Descarte's philosophical method is called "systematic doubt" or "methodological doubt." You start with obviously doubtable things, and doubt them; then you take other things you're more sure of, and you doubt them, too. It's like peeling layers off on an onion--but an onion with a lead core--"Cogito ergo sum."

I would like to suggest an opposite method--but it's not mine and it's not really a method. It's just the way everybody was doing philosophy before Descartes came along, and we're just now rediscovering it. I call it "Systematic thankfulness".

In systematic thankfulness, we start with the things we're obviously thankful for--"My family and friends, health, my Catholic faith, my dog Sparky, etc." Then we go a little deeper and realize that we're thankful for "other human beings, contentment, God, nature." And then we go even deeper, and discover that we're thankful for "The physical, the spiritual, time, physical laws, thought itself, emotions, life;"

And when we get right down to the "core", we see not "Cogito ergo sum," but BEING--the confusing and unexplainable fact that anything is at all, when it could have, after all, never been.

Suddenly, I'm thankful for the fact that we have such a thing as "color", or that paper is thin and water is wet; the existence of plants and animals is almost too much to bear, and suddenly the signature of God himself is there--not only on the objects themselves, but even on the fact that there is such a thing as an "object."

Descarte's "systematic doubt" peels away the layers of the onion, and winds up with something very small and worthless. But "systematic thankfulness" goes freely through infinite layers and smells each scent deeply, until it is finally too much and we have to cry.

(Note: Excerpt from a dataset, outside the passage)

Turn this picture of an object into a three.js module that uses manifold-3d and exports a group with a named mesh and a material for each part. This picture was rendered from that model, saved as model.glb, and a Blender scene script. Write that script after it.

"Systematic doubt" is reductionist; it has a habit of turning a lot of truth into garbage. Systematic thankfulness bursts all of reality into an infinite garden of creation, and finds deep truth even in garbage--suddenly, nothing is dull, nothing is worthless, and for every pebble that points to God its Master, there is a person that knocks us completely off our feet in speechless thanksgiving.

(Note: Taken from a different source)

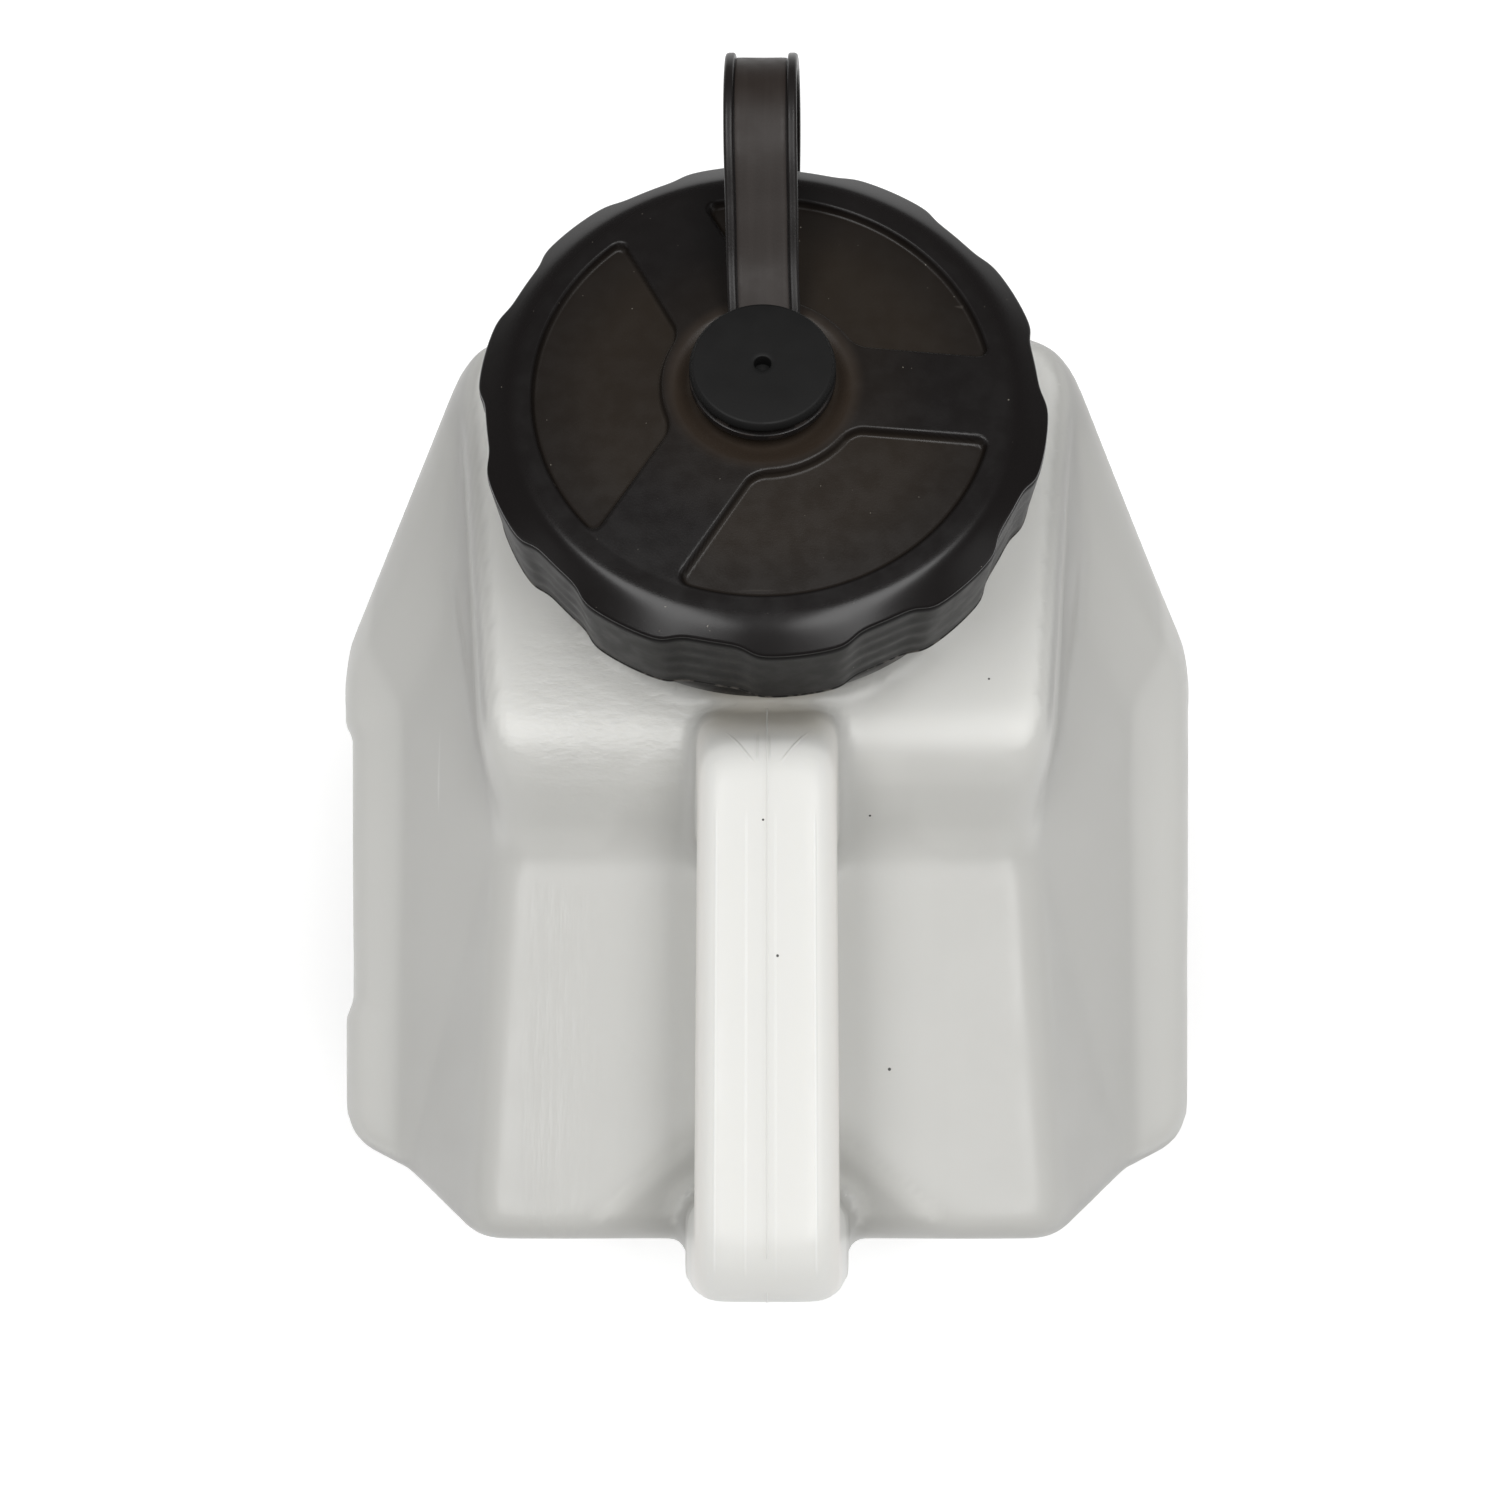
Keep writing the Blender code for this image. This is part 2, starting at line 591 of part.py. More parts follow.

-- anon (ymous@god.bless), January 10, 2005

Answers

'kin I bump it?

-- anon (ymous@god.bless), January 10, 2005.

anon,

Clear insight. The Faith seeking Understanding (vs. Understanding seeking Faith) maxim fits well with your "systematic thankfulness" description.

-- Daniel Hawkenberry (dlm@catholic.org), January 10, 2005.


How beautiful! "In God we live, and move, and have our being" (Acts 17:20).